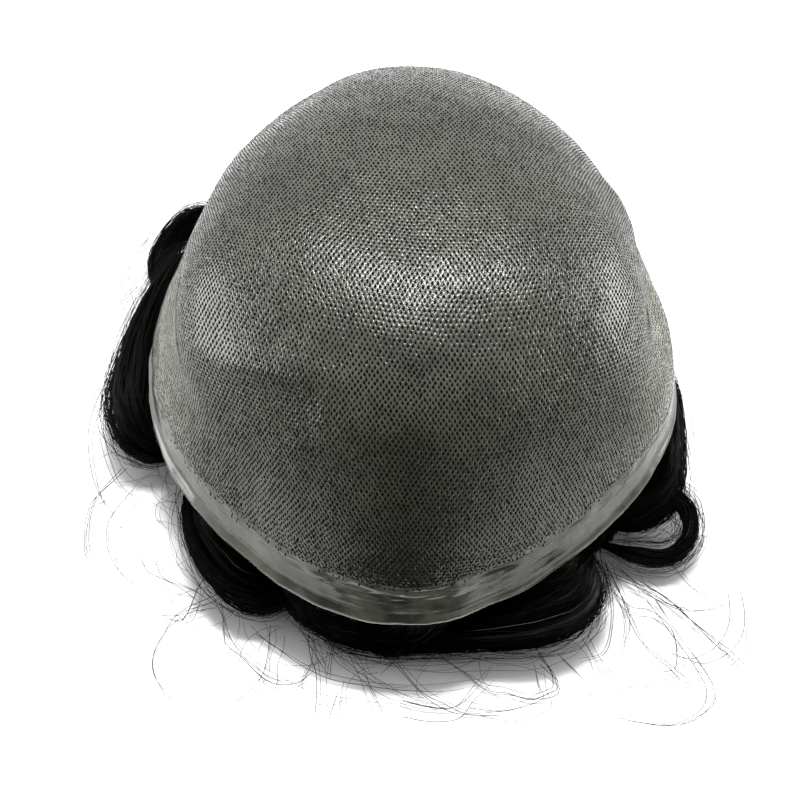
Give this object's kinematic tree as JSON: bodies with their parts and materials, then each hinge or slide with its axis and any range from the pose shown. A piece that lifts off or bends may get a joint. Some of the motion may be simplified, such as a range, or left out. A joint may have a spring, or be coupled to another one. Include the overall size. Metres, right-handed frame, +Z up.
{
  "type": "toupee hairpiece",
  "caption": "Men's skin-base toupee turned inside out: thin poly cap with a clear hair-free edge, lying on its bunched black hair.",
  "frame": {"origin": "on the surface that the piece lies on, under the middle of its bounding box", "axes": "+Z up through the crown of the cap, -Y towards the front edge of the cap, +X across it, to the right seen from the front"},
  "size_m": [0.175, 0.1864, 0.1033],
  "materials": {
    "knotted_skin": "clear poly film, grey from the black knots under it",
    "clear_edge": "clear poly film, double coated",
    "black_hair": "glossy black hair in loose locks"
  },
  "bodies": {
    "root": {"skin_base": "knotted_skin", "edge_band": "clear_edge", "crown_hair": "black_hair", "left_hair": "black_hair", "front_hair": "black_hair", "right_hair": "black_hair", "back_hair": "black_hair"}
  },
  "joints": []
}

=-=-=

## [Exercise aim]
Write the entire listing out again, word for word.

## [Result]
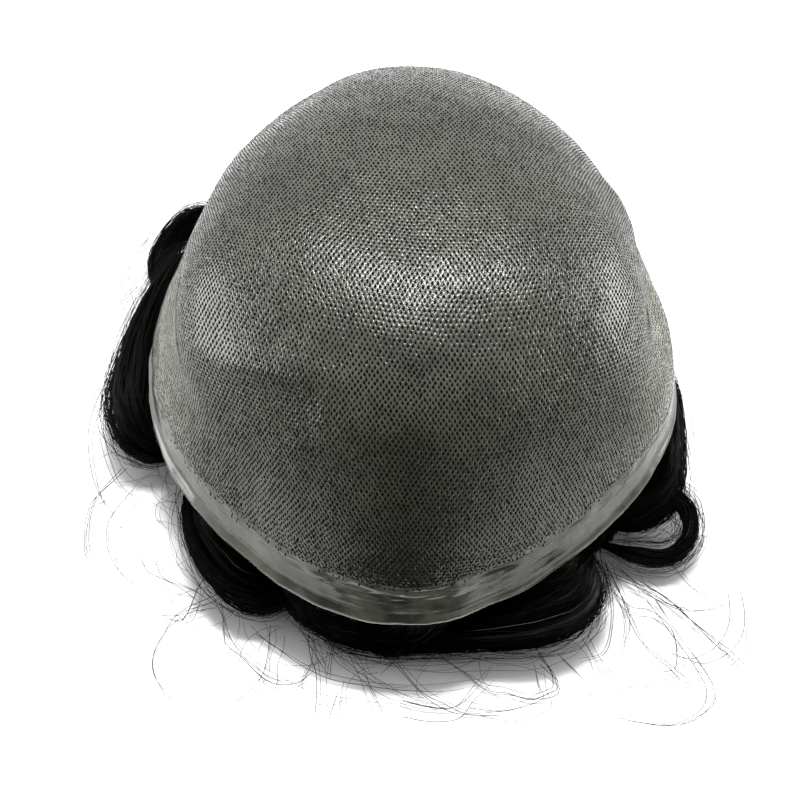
Give this object's kinematic tree as JSON: bodies with their parts and materials, then each hinge or slide with its axis and any range from the pose shown. A piece that lifts off or bends may get a joint. Some of the motion may be simplified, such as a range, or left out. A joint may have a spring, or be coupled to another one. Include the overall size. Metres, right-handed frame, +Z up.
{
  "type": "toupee hairpiece",
  "caption": "Men's skin-base toupee turned inside out: thin poly cap with a clear hair-free edge, lying on its bunched black hair.",
  "frame": {"origin": "on the surface that the piece lies on, under the middle of its bounding box", "axes": "+Z up through the crown of the cap, -Y towards the front edge of the cap, +X across it, to the right seen from the front"},
  "size_m": [0.175, 0.1864, 0.1033],
  "materials": {
    "knotted_skin": "clear poly film, grey from the black knots under it",
    "clear_edge": "clear poly film, double coated",
    "black_hair": "glossy black hair in loose locks"
  },
  "bodies": {
    "root": {"skin_base": "knotted_skin", "edge_band": "clear_edge", "crown_hair": "black_hair", "left_hair": "black_hair", "front_hair": "black_hair", "right_hair": "black_hair", "back_hair": "black_hair"}
  },
  "joints": []
}